# [Exercise prompt]
The complete listing should be restated exactly.

# [Supplied material]

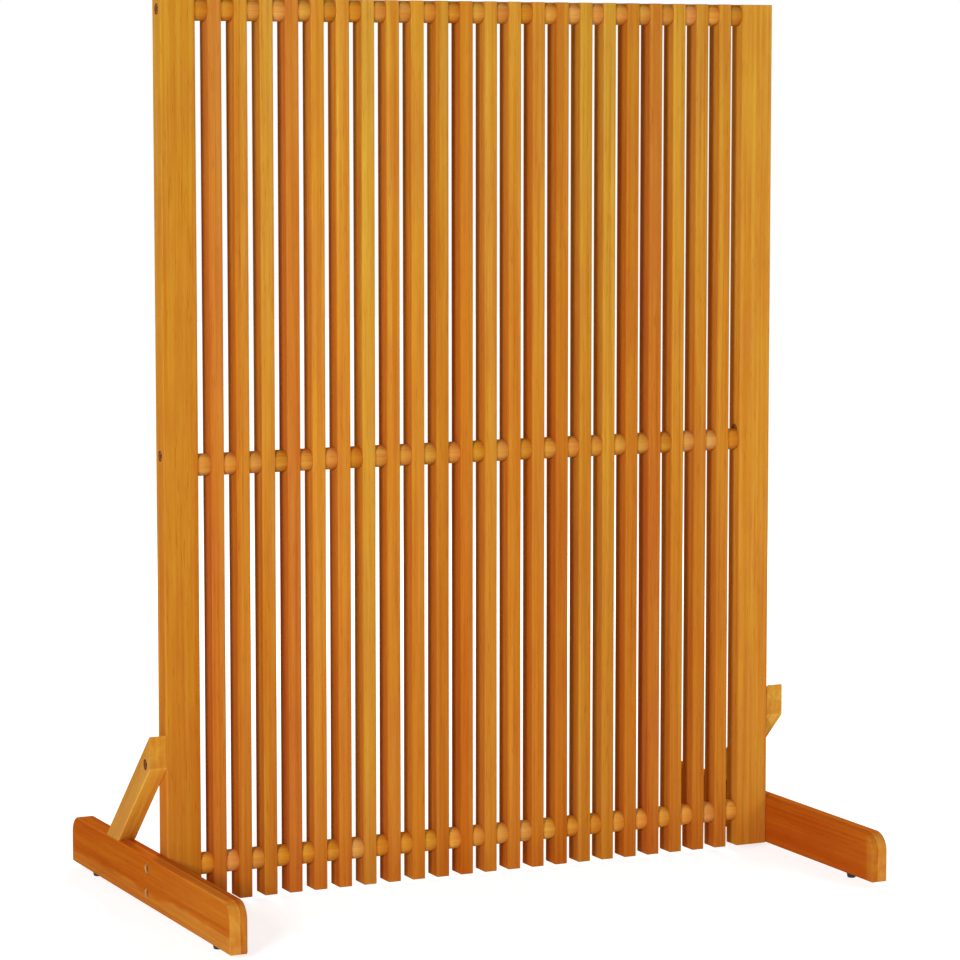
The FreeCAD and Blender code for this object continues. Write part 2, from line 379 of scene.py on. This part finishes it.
# ---- Spacers ----
# Sixty-nine short lengths of turned rod, drilled through and threaded between the slats in
# three rows. They are cut from offcuts, so their tones differ more than those of the slats.
spacer_wood = oiled_wood("spacer_wood", grain_turn=(0.0, math.pi / 2, 0.0), figure=0.15, streaks=0.25)
spacer_rim = 0.0007
spacer_bore = 0.0044
spacer_choices = ["pale", "cream", "cream", "ochre", "honey", "cream"]
# Each row's tone is scaled as painted light and shade: the upper rows a little darker, the lower row, which
# the lamps reach least, lighter.
spacer_rows = {"upper_spacers": 0.95, "middle_spacers": 0.98, "lower_spacers": 1.12}  # how light each is
# The ends of each spacer are painted darker: painted shade where the slats meet and shade them.
painted_end_width = 0.0045  # how far the painted shade reaches in from each end
painted_end_tint = (0.84, 0.58, 0.40)


def turned_x(profile, centre, segments=56):
    """A profile of (place along X, radius) turned about X, one ring of points for each place."""
    angle = np.linspace(0.0, 2 * math.pi, segments, endpoint=False)
    along, radius = np.array(profile).T
    x = centre[0] + np.repeat(along[:, None], segments, 1)
    y = centre[1] + radius[:, None] * np.cos(angle)
    z = centre[2] + radius[:, None] * np.sin(angle)
    return np.stack([x, y, z], -1).reshape(-1, 3), closed_grid(len(along), segments)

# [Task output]
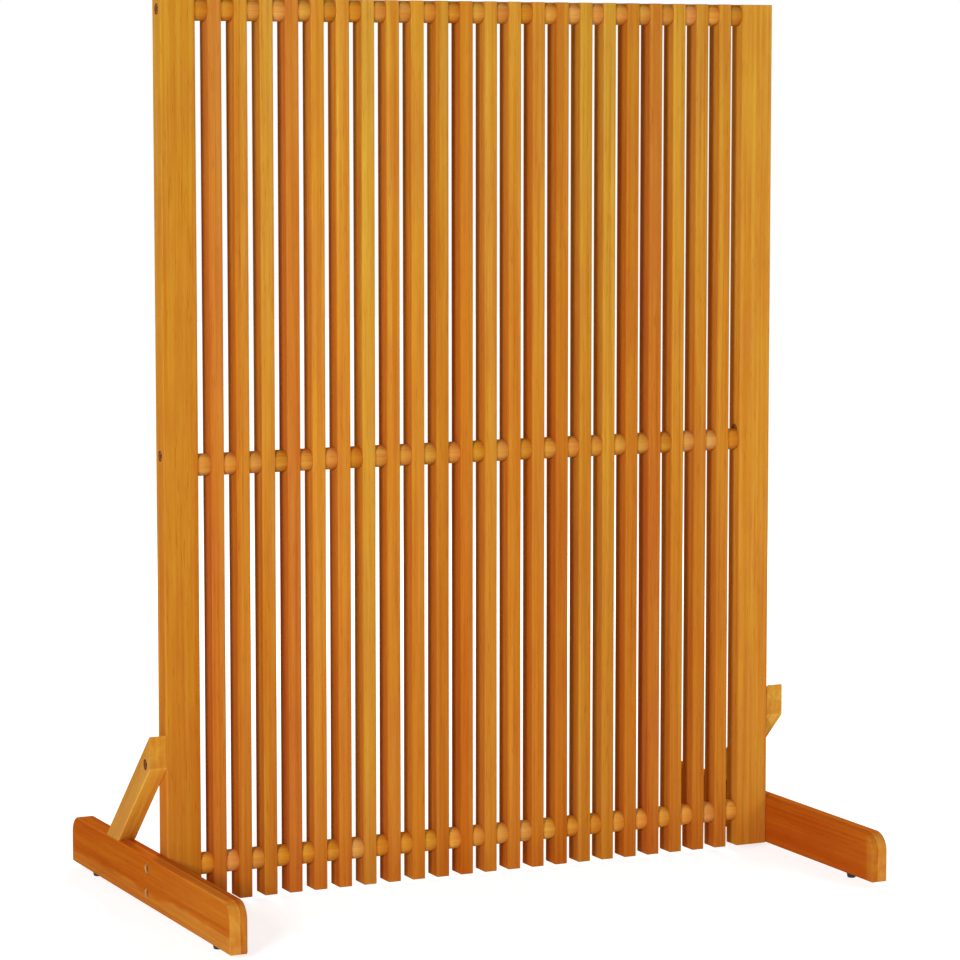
The FreeCAD and Blender code for this object continues. Write part 2, from line 379 of scene.py on. This part finishes it.
# ---- Spacers ----
# Sixty-nine short lengths of turned rod, drilled through and threaded between the slats in
# three rows. They are cut from offcuts, so their tones differ more than those of the slats.
spacer_wood = oiled_wood("spacer_wood", grain_turn=(0.0, math.pi / 2, 0.0), figure=0.15, streaks=0.25)
spacer_rim = 0.0007
spacer_bore = 0.0044
spacer_choices = ["pale", "cream", "cream", "ochre", "honey", "cream"]
# Each row's tone is scaled as painted light and shade: the upper rows a little darker, the lower row, which
# the lamps reach least, lighter.
spacer_rows = {"upper_spacers": 0.95, "middle_spacers": 0.98, "lower_spacers": 1.12}  # how light each is
# The ends of each spacer are painted darker: painted shade where the slats meet and shade them.
painted_end_width = 0.0045  # how far the painted shade reaches in from each end
painted_end_tint = (0.84, 0.58, 0.40)


def turned_x(profile, centre, segments=56):
    """A profile of (place along X, radius) turned about X, one ring of points for each place."""
    angle = np.linspace(0.0, 2 * math.pi, segments, endpoint=False)
    along, radius = np.array(profile).T
    x = centre[0] + np.repeat(along[:, None], segments, 1)
    y = centre[1] + radius[:, None] * np.cos(angle)
    z = centre[2] + radius[:, None] * np.sin(angle)
    return np.stack([x, y, z], -1).reshape(-1, 3), closed_grid(len(along), segments)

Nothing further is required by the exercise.